Don't let this lack of knowledge stop you. You're going to be at least 80% right most of the time, and the gaps can be filled in by the experts when you call them in. One word of advice: call them in sooner rather than later. Expert advice from the outside will help you do better deconstruction and make their life easier when you do ask them to do their bits.

Summary (and another example)

We can solve big problems by breaking them down into smaller problems. This is called the art of deconstruction.

You can stop deconstructing a problem when you know how to solve all the smaller problems, or when you've reached a point where you don't know how to deconstruct a problem any more.

You're going to find that you actually know how to solve more parts of a problem that you thought when you started out.

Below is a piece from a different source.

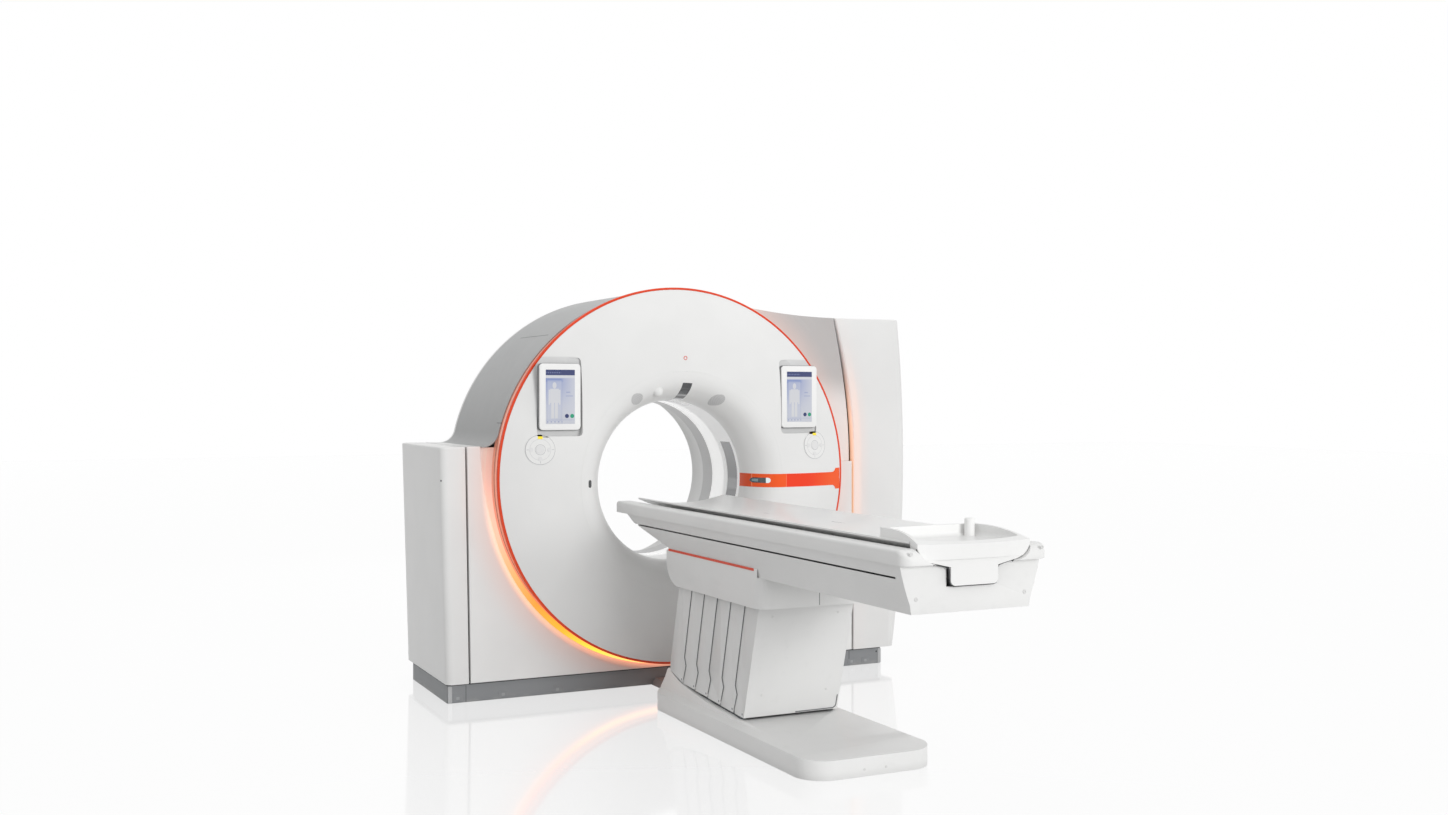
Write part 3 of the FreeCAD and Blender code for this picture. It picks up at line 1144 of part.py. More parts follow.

Don't let a lack of knowledges stop you from deconstructing a problem. You're going to be 80% right most of the time, and expert advice will help you get where you need to be a lot faster than you thought possible.

Here's a last example.

I'm building a self-study course titled The Lifestyle Business Foundation Course. The course is designed to help entrepreneurs build a solid foundation for a business that will give them the lifestyle they want. Apart from the lifestyle angle, this is nothing short of a course on how to build a business, and that can be a monumental task to put into a course.

So I broke the course down into smaller problems, and the smaller problems into even smaller ones, and so on. Here's what the top level of the course looks like:

Foundation-Course.png

Building this course is still a monumental task (or a labour of love, as I call it). But it's made a lot easier because I'm only focusing on one part of the course at a time, and within that part on one topic. By the time I've completed all of the topics I will have a course.

Yet another use for a screwdriver

You can also use a screwdriver to cook hot dogs over a campfire. I recommend you use a long one, and that you clean it thoroughly before you do. And don't tell your mom - she won't be impressed.